Acquisitions including Pepkor and French furniture chain Conforama have transformed Steinhoff, which employs 90,000 people and has more than 6,500 stores in 30 countries from the U.K. to Australia. The German-listed company has a market capitalization of almost 24 billion euros ($27.2 billion) and a doubling of that is “entirely” possible, said Wiese, South Africa’s richest man with a net worth of $7.6 billion, according to the Bloomberg Billionaires Index.

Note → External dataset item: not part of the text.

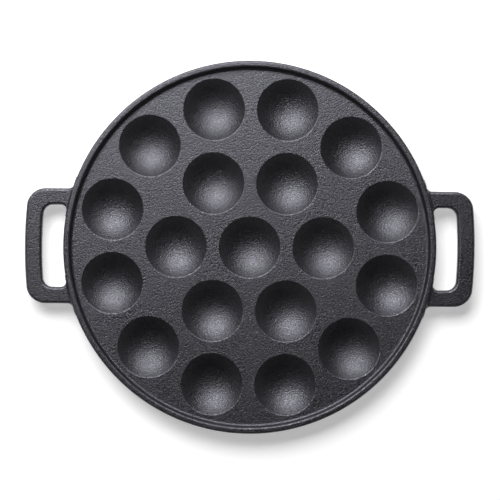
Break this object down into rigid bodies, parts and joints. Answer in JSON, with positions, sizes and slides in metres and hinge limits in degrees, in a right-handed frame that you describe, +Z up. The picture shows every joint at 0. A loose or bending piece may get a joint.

Steinhoff Chief Executive Officer Markus Jooste is seeking to create a global retail group that’s focused on the “value” end of the market, Wiese said. That ambition led the company to its two most recent acquisition targets, Mattress Firm and U.K discount chain Poundland Group Plc. Also this year, Steinhoff has failed in bids for Britain’s Home Retail Group Plc and French electronics retailer Darty Plc.
The U.K.’s vote to leave the European Union hasn’t put Steinhoff off that country, where it also owns the Bensons for Beds chain, Wiese said.
“What was very impressive was how, in a short a space of time, the Brits managed to steady the ship,” after the vote, he said. “A new prime minister, new ministers with apparently excellent credentials, and making the right noises, and the ship has steadied after the initial panic reaction of the markets.”
Explaining Steinhoff’s acquisition strategy, Wiese said the company looks for targets with strong management teams, good cash generation and the potential for growth, as well as “sheer size.”
“You want to be a number one, two or three player in the sectors that you identify,” he said. “That requires scale.”
To maintain its investment-grade credit rating, Steinhoff has self-imposed restrictions on the levels of debt it will assume, Wiese said. Moody’s Investors Service gives the company a Baa3 rating, just one level above junk.
The rapid-fire pace of dealmaking at Steinhoff this year was “purely an accident of timing,” and could either continue, slow or even accelerate, according to Wiese.
The company has “many propositions, proposals, opportunities on our desks,” he said, while declining to comment on potential targets.